A pair of hand knit blue fingerless on a white background.

After I knit a swatch from the Bamboo Wool, I preferred the fabric that resulted from using US-6 (4.0 mm) needles. So now, in addition to scaling the pattern down to child size, I was going to have to further adapt the pattern to suit a very different gauge. At that rate, I may as well write my own pattern — and I simply wasn’t up for it this week.

I went back to Ravelry and found Maize by Tin Can Knits. (No, I'm not affiliated with any of them.) It’s a free pattern that includes a range of fives sizes from toddler to adult large, and options for both fingerless mitts and full mittens. And it calls for worsted/aran weight yarn.

The backs of a child's hands wearing hand knit blue fingerless mitts on a white background.
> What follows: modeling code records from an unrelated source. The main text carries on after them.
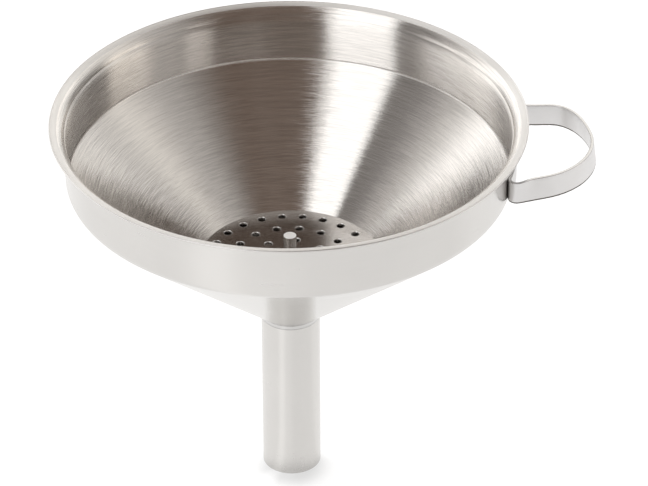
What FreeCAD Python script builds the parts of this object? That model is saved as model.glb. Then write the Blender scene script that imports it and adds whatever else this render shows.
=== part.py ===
import FreeCAD, Part
import math
import os

import Sketcher

# Kitchen funnel of thin stainless sheet with a lift-out strainer.
# Millimetres. The origin is the centre of the spout's outlet, +Z is up along the funnel's axis
# and the handle stands out towards +X.

doc = FreeCAD.newDocument("Funnel")

DIMENSIONS = [
    ("rim_radius", 70.0, "outer edge of the flared lip"),
    ("rim_height", 122.3, "top of the lip above the spout's outlet"),
    ("gauge", 0.6, "sheet thickness of bowl and spout"),
    ("collar_radius", 65.75, "outside of the straight collar"),
    ("cone_angle", 40.75, "slope of the cone above the horizontal, degrees"),
    ("cone_apex", 47.4, "height where the cone's outer surface would meet the axis"),
    ("shoulder_radius", 3.6, "outer bend radius between collar and cone"),
    ("neck_length", 5.0, "straight neck of the cone inside the spout"),
    ("neck_bend", 0.8, "outer bend radius between cone and neck"),
    ("spout_radius", 8.85, "outside of the spout tube"),
    ("outlet_edge", 0.2, "chamfer inside the spout's outlet"),
    ("weld_reach", 1.1, "how far the weld bead spreads over the cone"),
    ("weld_drop", 0.5, "how far the weld bead runs down the spout"),
    ("weld_face", 3.0, "hollow radius of the weld bead's face"),
    ("strap_width", 7.0, "height of the handle strap"),
    ("strap_thickness", 1.0, "thickness of the handle strap"),
    ("strap_edge", 0.3, "rounding of the strap's long edges"),
    ("strap_height", 108.9, "middle of the strap above the outlet"),
    ("bow_radius", 22.4, "middle line of the handle's outer bow"),
    ("bow_x", 67.6, "centre of the bow along X"),
    ("bow_y", 3.6, "centre of the bow along Y"),
    ("rear_leg_angle", 5.25, "slope of the rear leg, degrees"),
    ("rear_leg_offset", 19.7, "distance of the rear leg from the bow's centre"),
    ("rear_corner", 8.0, "bend between the rear leg and the bow"),
    ("front_leg_angle", 17.3, "slope of the front leg, degrees"),
    ("root_bend", 2.0, "bend between each leg and the strap's base"),
    ("strap_gap", 1.5, "gap between the strap's two ends on the collar"),
    ("weld_mark_radius", 1.6, "radius of a spot weld's electrode mark"),
    ("weld_mark_depth", 0.15, "depth of a spot weld's electrode mark"),
    ("weld_mark_angle", 11.0, "bearing of each spot weld from +X, degrees"),
    ("strainer_radius", 27.6, "edge of the strainer disc"),
    ("strainer_gauge", 0.7, "thickness of the strainer disc"),
    ("strainer_gap", 0.15, "clearance between the disc's lower edge and the cone"),
    ("hole_radius", 1.15, "radius of a strainer hole"),
    ("hole_edge", 0.25, "chamfer round the top of each strainer hole"),
    ("hole_overrun", 0.5, "how far a hole's cutting profile passes both faces of the disc"),
    ("hole_ring_outer", 24.25, "radius of the outer ring of holes"),
    ("hole_ring_middle", 17.65, "radius of the middle ring of holes"),
    ("hole_ring_inner", 11.15, "radius of the inner ring of holes"),
    ("hole_bearing", 35.6, "bearing of the first hole of every ring, degrees"),
    ("holes_outer", 24, "holes in the outer ring"),
    ("holes_middle", 16, "holes in the middle ring"),
    ("holes_inner", 8, "holes in the inner ring"),
    ("post_radius", 1.95, "radius of the strainer's lifting post"),
    ("post_length", 9.0, "height of the post above the disc"),
    ("post_edge", 0.2, "chamfer at the top of the post"),
    ("rivet_radius", 1.25, "radius of the post's tail through the disc"),
    ("rivet_head_radius", 2.2, "radius of the peened head under the disc"),
    ("rivet_head_height", 0.9, "height of the peened head under the disc"),
]

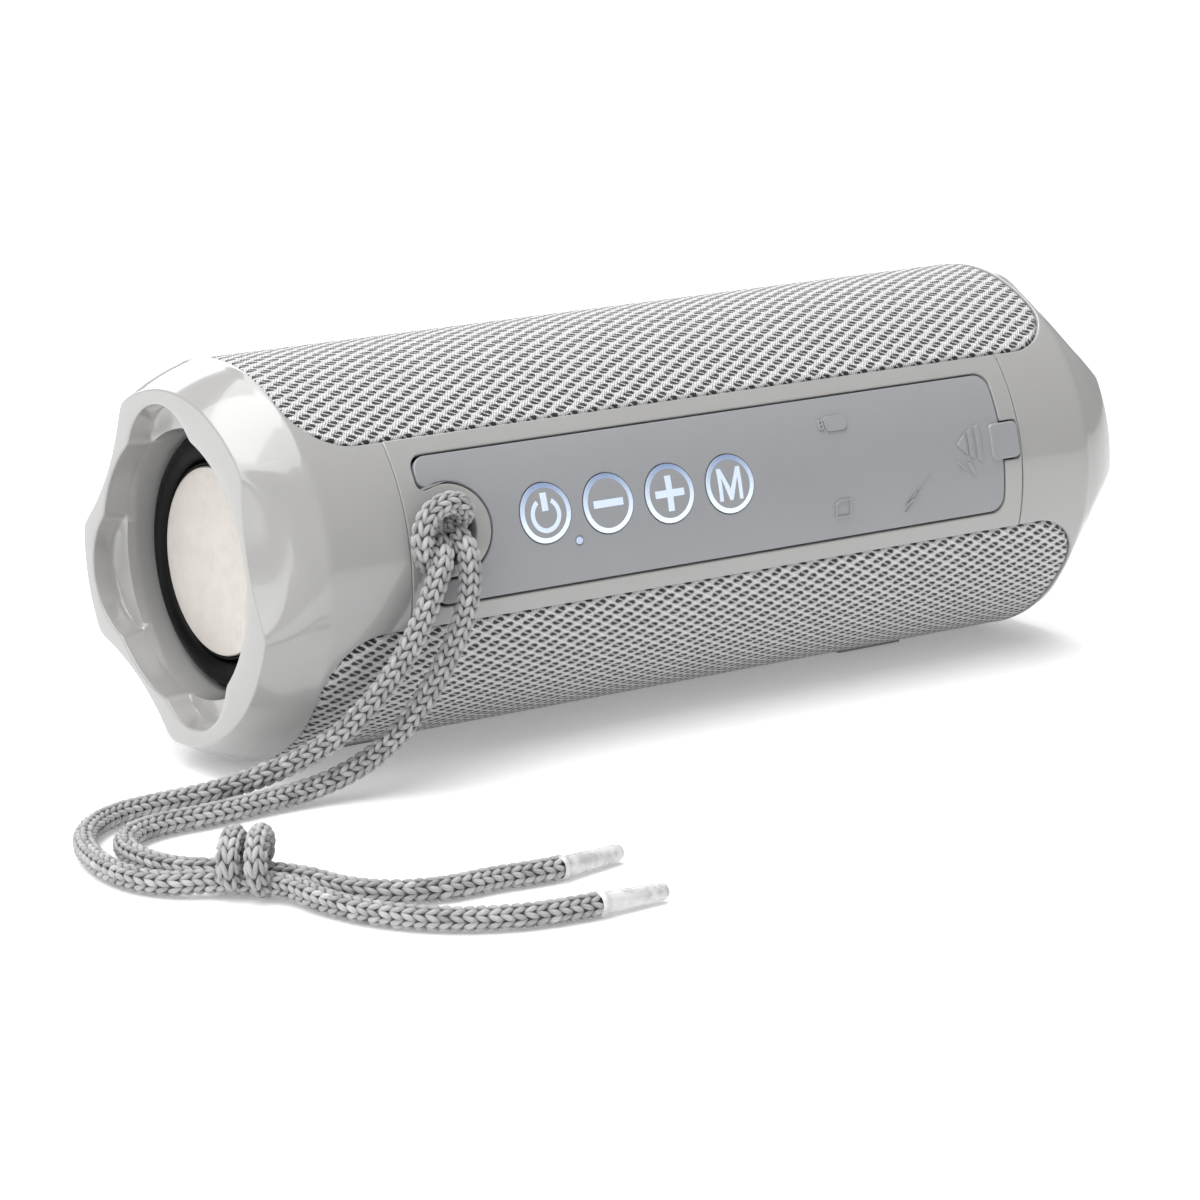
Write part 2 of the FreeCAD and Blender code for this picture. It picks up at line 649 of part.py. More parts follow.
def chassis_rear():
    """The lower cabinet half: baffle with the driver holes, and posts for board and cradle."""
    body = new_body("chassis_rear")
    half = D.chassis_half_length
    turn(body, ring_profile(-half, half, D.chassis_inner, D.chassis_outer, -1), 179.6)
    sketch = new_sketch(body, "XY_Plane", raised(D.baffle_face))
    rectangle(sketch, -78.5, -23.4, 78.5, 23.4)
    pad(body, sketch, D.baffle_thickness)
    sketch = new_sketch(body, "XY_Plane", raised(D.baffle_face - 14.0))
    for side in (-1, 1):
        x = D.driver_x * side
        rectangle(sketch, x - 23.4, -23.6, x + 23.4, 23.6)
    window = body.newObject("PartDesign::Pocket", "sound_window")
    window.Profile = sketch
    window.Reversed = True
    window.Length = 14.0
    doc.recompute()
    sketch = new_sketch(body, "XY_Plane", raised(D.baffle_face + 5.0))
    for side in (-1, 1):
        circle(sketch, D.driver_x * side, 0, D.driver_hole)
    pocket(body, sketch, 10.0)
    post_base = D.baffle_face + 1.0
    sketch = new_sketch(body, "XY_Plane", raised(post_base))
    for x, y in ((13.0, -17.5), (13.0, 17.5), (66.0, -17.5), (66.0, 17.5)):
        circle(sketch, x, y, 2.0)
    pad(body, sketch, D.main_board_bottom - post_base)
    sketch = new_sketch(body, "XY_Plane", raised(post_base))
    for x, y in ((-66.0, -9.0), (-66.0, 9.0), (-1.0, -9.0), (-1.0, 9.0)):
        circle(sketch, x, y, 1.8)
    pad(body, sketch, D.battery_height - 10.0 - post_base)
    finish("chassis_rear", body)


chassis_front()
chassis_rear()


# ---- drivers and passive radiators ----------------------------------------------------------

def driver(side, word):
    """One full-range driver, drawn about its own axis, mouth down, flange on the baffle."""
    seat = FreeCAD.Placement(V(side * DIMENSIONS["driver_x"], 0, DIMENSIONS["baffle_face"]),
                             FreeCAD.Rotation())
    place = STRIP_PLACE.multiply(seat)
    basket = new_body(word + "_driver_basket")
    turn(basket, [(22.4, -1.5), (22.4, 0), (19.6, 0), (14.2, 10.5), (6.0, 10.5), (6.0, 9.7),
                  (13.6, 9.7), (18.9, -0.4), (18.9, -1.5)], axis="V_Axis")
    finish(word + "_driver_basket", basket, place)
    cone = new_body(word + "_driver_cone")
    turn(cone, [(16.3, -0.9), (16.3, -0.3), (5.3, 6.2), (5.3, 13.2), (4.8, 13.2), (4.8, 5.6),
                (0, 3.6), (0, 3.0), (5.0, 5.0)], axis="V_Axis")
    finish(word + "_driver_cone", cone, place)
    edge = new_body(word + "_driver_surround")
    turn(edge, [(16.4, -0.5), (18.8, -0.5), (18.8, -1.0, -1.6), (16.4, -1.0)], axis="V_Axis")
    finish(word + "_driver_surround", edge, place)
    magnet = new_body(word + "_magnet")
    turn(magnet, [(0, 10.6), (4.3, 10.6), (4.3, 15.0), (5.8, 15.0), (5.8, 10.6), (14.0, 10.6),
                  (14.0, 18.6), (0, 18.6)], axis="V_Axis")
    magnet.Placement = seat
    return magnet


def radiator(side, word):
    """One passive radiator: clamp ring, rubber surround with a half roll, and a metal disc."""
    def mirrored(profile):
        if side > 0:
            return profile
        return [(size(p[0]) * -1, p[1]) + tuple(-size(r) for r in p[2:]) for p in profile]

    bore = D.bore_radius
    ring = new_body(word + "_radiator_ring")
    turn(ring, mirrored([(79.0, 22.2), (79.0, bore + 2.2), (83.9, bore + 2.2),
                         (83.9, bore - 0.15), (88.6, bore - 0.15), (88.6, 22.2)]))
    finish(word + "_radiator_ring", ring)
    surround = new_body(word + "_radiator_surround")
    turn(surround, mirrored([
        (88.7, 22.5), (88.7, 24.4), (90.0, 24.4), (90.0, 22.9, -2.35), (90.4, 18.5),
        (91.3, 18.3), (91.3, 17.5), (90.2, 17.5), (90.2, 16.3), (89.4, 16.3), (89.4, 18.7, 2.1)]))
    finish(word + "_radiator_surround", surround)
    disc = new_body(word + "_radiator_disc")
    turn(disc, mirrored([(85.5, 0), (91.0, 0), (91.0, 17.4), (90.3, 17.4), (90.3, 16.1),
                         (88.0, 16.1), (88.0, 10.0), (85.5, 10.0)]))
    finish(word + "_radiator_disc", disc)


magnets = []
for side, word in ((-1, "left"), (1, "right")):
    magnets.append(driver(side, word))
    radiator(side, word)
finish("driver_magnets", group("driver_magnets", magnets))


# ---- fasteners, feet and leads --------------------------------------------------------------

def screw(start, direction, head_radius, head_height, shaft_radius, length):
    """A cylinder-head screw whose head's outer face is at start."""
    start, direction = V(*start), V(*direction).normalize()
    head = rod("screw_head", start, direction, head_radius, head_height)
    under = start + direction * (head_height * 0.5)
    shaft = rod("screw_shaft", under, direction, shaft_radius, length)
    return fused("screw", [head, shaft])


def screws():
    """Radial screws of the caps, screws of the driver flanges, and screws of the boards."""
    radial = []
    for side in (-1, 1):
        for angle in (60, 120, 240, 300):
            out = V(0, math.sin(math.radians(angle)), math.cos(math.radians(angle)))
            start = V(side * 75.6, 0, 0) + out * 36.3
            radial.append(screw(start, -out, 1.9, 1.0, 0.9, 5.0))
    finish("cap_screws", group("cap_screws", radial))
    flange = []
    for side in (-1, 1):
        for angle in (45, 135, 225, 315):
            x = side * DIMENSIONS["driver_x"] + 20.8 * math.cos(math.radians(angle))
            y = 20.8 * math.sin(math.radians(angle))
            start = (x, y, DIMENSIONS["baffle_face"] - 2.3)
            flange.append(screw(start, (0, 0, 1), 1.3, 0.8, 0.7, 5.0))
    finish("driver_screws", group("driver_screws", flange))
    board = []
    for x, y in ((13.0, -17.5), (13.0, 17.5), (66.0, -17.5), (66.0, 17.5)):
        start = (x, y, DIMENSIONS["main_board_top"] + 1.2)
        board.append(screw(start, (0, 0, -1), 1.7, 1.2, 0.8, 6.0))
    finish("board_screws", group("board_screws", board))


def feet():
    """Two low anti-slip pads glued under the tube, where it stands."""
    pads = []
    for side in (-1, 1):
        x = D.foot_x * side
        slab = block("foot_slab", x - D.foot_length / 2, -D.foot_width / 2, 0,
                     x + D.foot_length / 2, D.foot_width / 2, 1.8)
        tube = rod("foot_hollow", (x - D.foot_length, 0, D.axis_height), (1, 0, 0),
                   D.body_radius + 0.02, 2 * D.foot_length)
        pads.append(cut("foot", slab, tube))
    finish("rubber_feet", group("rubber_feet", pads), ROW_PLACE)


def turned_path(points):
    """Straight runs joined by tangent arcs, and the radius of each arc."""
    points = [V(*p) for p in points]
    edges, radii = [], []
    here = points[0]
    for before, corner, after in zip(points, points[1:], points[2:]):
        back, ahead = before - corner, after - corner
        reach = 0.45 * min(back.Length, ahead.Length)
        half_turn = (math.pi - back.getAngle(ahead)) / 2
        radii.append(reach / math.tan(half_turn))
        enter = corner + V(back).normalize() * reach
        leave = corner + V(ahead).normalize() * reach
        inward = (V(back).normalize() + V(ahead).normalize()).normalize()
        centre_reach = radii[-1] / math.cos(half_turn)
        middle = corner + inward * (centre_reach - radii[-1])
        edges.append(Part.LineSegment(here, enter).toShape())
        edges.append(Part.Arc(enter, middle, leave).toShape())
        here = leave
    edges.append(Part.LineSegment(here, points[-1]).toShape())
    return Part.Wire(edges), radii


def tube(points, radius):
    """A round tube along a turned path, its volume compared with its section times length."""
    path, radii = turned_path(points)
    ahead = V(*points[1]) - V(*points[0])
    section = Part.Wire(Part.Circle(V(*points[0]), ahead, radius).toShape())
    solid = path.makePipeShell([section], True, False)
    share = solid.Volume / (math.pi * radius ** 2 * path.Length)
    return solid, path.Length, radii, share


def cord(node, points, radius):
    """A cord's tube as its own piece, in the row frame."""
    solid, length, radii, share = tube(points, radius)
    feature = doc.addObject("Part::Feature", node)
    feature.Shape = solid
    finish(node, feature, ROW_PLACE)
    print("%s: length %.1f, smallest bend radius %.1f, volume share %.4f"
          % (node, length, min(radii), share))
    print("   bend radii", " ".join("%.1f" % r for r in radii))


def leads(node, routes):
    """Insulated wires between inner parts, drawn in the strip frame."""
    wires = []
    for route in routes:
        wire = doc.addObject("Part::Feature", "wire")
        wire.Shape = tube(route, 0.7)[0]
        wires.append(wire)
    finish(node, group(node, wires))


screws()
feet()
leads("battery_leads", [
    [(-0.9, 3.0, 16.0), (4.0, 3.0, 16.0), (7.0, 3.4, 21.5), (12.0, 4.0, 23.0), (14.0, 4.2, 19.6)],
    [(-0.9, -3.0, 16.0), (4.0, -3.0, 16.0), (7.0, -3.4, 21.5), (12.0, -4.0, 23.0),
     (14.0, -4.2, 19.6)]])
leads("speaker_leads", [
    [(-21.0, 12.0, -11.2), (-10.0, 14.0, -8.0), (2.0, 16.0, 6.0), (8.0, 17.0, 22.0),
     (12.0, 11.5, 24.0), (13.0, 10.0, 19.6)],
    [(20.6, 12.0, -11.2), (14.0, 14.5, -8.0), (6.5, 14.0, 4.0), (6.0, 12.0, 19.0),
     (10.0, 8.0, 23.0), (12.0, 7.5, 19.6)]])


# ---- lanyard --------------------------------------------------------------------------------

def strip_point(x, across, height):
    """A point of the strip frame in the row frame."""
    spot = STRIP_PLACE.multVec(V(x, across, height))
    return (spot.x, spot.y, spot.z)


FLOOR = 2.35
LOOP = [strip_point(-61.2, -0.8, 29.6), strip_point(-60.3, 0.8, 36.0),
        strip_point(-61.0, 3.6, 40.0), strip_point(-65.0, 4.9, 40.6),
        strip_point(-69.2, 3.2, 40.3), strip_point(-71.3, -0.8, 40.0),
        strip_point(-70.6, -5.2, 38.6), strip_point(-67.0, -6.4, 35.4),
        strip_point(-65.0, -3.4, 30.6)]
STRAND_A = [(-65.5, -29.7, 45.2), (-66.2, -36.2, 45.9), (-67.6, -40.8, 43.4),
            (-70.9, -41.8, 37.6), (-73.9, -41.6, 31.0), (-77.6, -40.6, 24.5),
            (-83.0, -38.8, 17.4), (-89.5, -36.0, 11.2), (-98.5, -31.5, 6.6),
            (-108.5, -27.2, 3.4), (-118.0, -24.2, FLOOR), (-127.5, -25.2, FLOOR),
            (-135.5, -30.0, FLOOR), (-141.0, -38.0, FLOOR), (-144.2, -48.5, FLOOR),
            (-144.2, -58.8, FLOOR), (-140.6, -66.0, FLOOR), (-135.0, -69.6, 3.0)]
STRAND_B = [(-62.5, -29.5, 45.8), (-62.6, -36.1, 46.9), (-62.4, -40.8, 44.2),
            (-62.9, -42.0, 38.0), (-64.4, -42.0, 31.5), (-67.8, -41.7, 25.0),
            (-72.0, -40.9, 18.2), (-77.0, -39.3, 11.6), (-83.5, -36.8, 6.2),
            (-92.5, -34.6, 3.0), (-103.0, -34.2, FLOOR), (-114.0, -35.4, FLOOR),
            (-124.5, -34.8, FLOOR), (-132.3, -37.8, FLOOR), (-136.8, -44.6, FLOOR),
            (-137.0, -53.0, FLOOR), (-134.4, -60.0, FLOOR), (-131.0, -65.0, 3.0)]
TAIL_A = [(-125.2, -79.0, 3.0), (-124.4, -89.0, FLOOR), (-121.2, -98.6, FLOOR),
          (-115.4, -106.8, FLOOR), (-107.2, -112.6, FLOOR), (-97.4, -115.9, FLOOR),
          (-87.4, -116.6, FLOOR)]
TAIL_B = [(-121.0, -76.6, 3.0), (-118.2, -85.0, FLOOR), (-112.4, -91.8, FLOOR),
          (-103.8, -95.0, FLOOR), (-94.6, -94.9, FLOOR), (-88.0, -96.2, FLOOR),
          (-81.2, -96.6, FLOOR)]
TIP_A = ((-87.4, -116.6, FLOOR), (-74.2, -116.2, 1.8))
TIP_B = ((-81.2, -96.6, FLOOR), (-67.6, -94.2, 1.8))

radius = DIMENSIONS["cord_radius"]
cord("lanyard_loop", LOOP, radius)
cord("lanyard_strand_a", STRAND_A, radius)
cord("lanyard_strand_b", STRAND_B, radius)
cord("lanyard_tail_a", TAIL_A, radius)
cord("lanyard_tail_b", TAIL_B, radius)

knot = doc.addObject("Part::Ellipsoid", "lanyard_knot")
for prop, amount in (("Radius1", 5.2), ("Radius2", 8.6), ("Radius3", 8.6)):
    bind(knot, prop, amount)
knot.Placement.Base = V(-128.0, -72.4, 5.3)
finish("lanyard_knot", knot, ROW_PLACE)
for node, (start, end) in (("lanyard_tip_a", TIP_A), ("lanyard_tip_b", TIP_B)):
    along = V(*end) - V(*start)
    tip = rod(node, start, along, D.tip_radius + 0.2, along.Length)
    finish(node, tip, ROW_PLACE)


# ---- checks and export ----------------------------------------------------------------------

doc.recompute()
for target in doc.Objects:
    faults = [state for state in target.State if state in ("Invalid", "Error")]
    assert not faults, (target.Label, faults)
os.makedirs("parts", exist_ok=True)
for node, target in pieces.items():
    shape = target.Shape
    assert not shape.isNull() and shape.isValid() and shape.Solids, node
    shape.exportStep("parts/%s.step" % node)
print(len(pieces), "pieces")
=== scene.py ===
import bmesh
import bpy
import json
import math
import numpy as np
from mathutils import Matrix, Vector


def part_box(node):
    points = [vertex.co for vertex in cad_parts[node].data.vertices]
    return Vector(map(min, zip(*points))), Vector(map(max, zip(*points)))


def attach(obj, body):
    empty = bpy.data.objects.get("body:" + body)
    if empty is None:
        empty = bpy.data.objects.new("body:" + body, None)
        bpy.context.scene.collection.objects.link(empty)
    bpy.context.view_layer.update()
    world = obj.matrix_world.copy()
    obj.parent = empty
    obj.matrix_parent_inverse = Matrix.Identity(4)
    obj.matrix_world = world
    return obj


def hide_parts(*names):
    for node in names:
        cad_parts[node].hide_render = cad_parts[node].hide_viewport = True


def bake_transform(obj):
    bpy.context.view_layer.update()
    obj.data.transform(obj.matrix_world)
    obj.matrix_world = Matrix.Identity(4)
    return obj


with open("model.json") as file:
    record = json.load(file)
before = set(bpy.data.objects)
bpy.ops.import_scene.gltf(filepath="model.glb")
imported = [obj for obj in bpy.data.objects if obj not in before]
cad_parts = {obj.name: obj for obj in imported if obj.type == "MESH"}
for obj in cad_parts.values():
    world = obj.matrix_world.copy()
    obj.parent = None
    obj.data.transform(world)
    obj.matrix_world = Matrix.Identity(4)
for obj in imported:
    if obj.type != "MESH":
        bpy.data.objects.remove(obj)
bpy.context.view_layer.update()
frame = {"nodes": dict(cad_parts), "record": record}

# A fabric-covered tube speaker that lies on its side with its control strip towards the viewer.
# Shapes are given in millimetres: x runs along the tube, "arc" runs round it from the middle of
# the control strip (positive upwards), and "lift" is the height above the tube's surface.

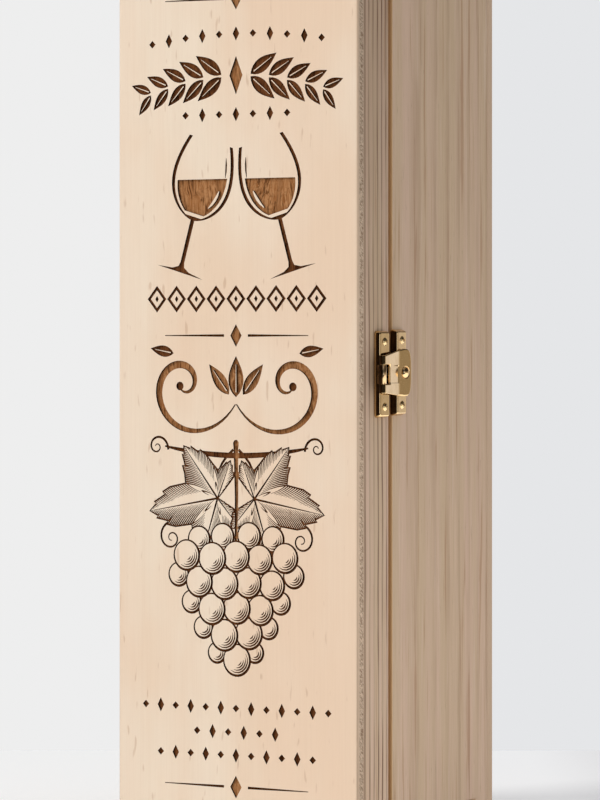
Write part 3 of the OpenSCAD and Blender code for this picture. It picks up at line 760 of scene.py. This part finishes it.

My daughter’s hand circumference is only 6” but I couldn’t bring myself to make the toddler size for an eight-year-old. Happily, my gauge was also off; on US-6 (4.0 mm) needles, I was getting 22 stitches per four inches while the pattern calls for 20 stitches per four inches. The difference was enough that I thought the child size would knit up about right.

A child's hands wearing hand knit blue fingerless mitts and holding an American football on a white background.

I set to work, and the pattern worked up quickly and easily. I made one mitt on the first evening and let my daughter try it on the next morning. It fit perfectly — dare I say, like a glove! The second mitt was done that evening, and I don’t think she’s taken them off yet. They’re exactly what she wanted so she can catch a football without it stinging her hands.

Sometimes a change of plans is just what’s needed.